Begin with workflow mapping rather than tool selection. Before identifying which AI capabilities might be useful, it is worth conducting an honest audit of where time is currently being spent in the delivery cycle. Research aggregation, report structuring, meeting summarisation, and proposal drafting are common areas where AI assistance can reduce friction without compromising the quality of strategic thinking.
Approach transparency with clients as a professional standard rather than a disclosure obligation. Clients who understand how AI tools are being used in their engagement — and what safeguards are in place — are far more likely to view the integration positively. Proactive communication on this point differentiates the professional from the practitioner who treats AI as a hidden efficiency hack.

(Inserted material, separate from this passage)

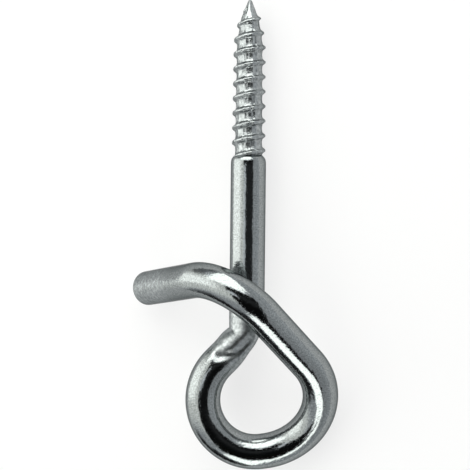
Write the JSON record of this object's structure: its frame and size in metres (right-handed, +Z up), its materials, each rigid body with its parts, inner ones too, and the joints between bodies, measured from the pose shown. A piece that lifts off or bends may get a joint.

Invest in critical evaluation skills alongside tool familiarity. The greatest risk associated with AI adoption in professional services is not that it will replace human judgement, but that it will be used as a substitute for it by practitioners who mistake confident-sounding outputs for reliable analysis. The ability to interrogate, challenge, and contextualise AI-generated content is itself a professional competence worth developing deliberately.
The Window Is Narrowing
Markets do not wait for the hesitant to catch up indefinitely. The consultants who are building AI-augmented practices today are simultaneously building client relationships, case studies, and reputations that will be difficult for later adopters to displace. The gap between the two groups is currently bridgeable. It will not remain so.
For Britain's professional services community, the question is no longer whether artificial intelligence will reshape the consultancy market. It already is. The only remaining question of strategic consequence is which side of the divide each practitioner chooses to stand on — and whether the professional bodies that represent them will provide the scaffolding needed to make that choice an informed one.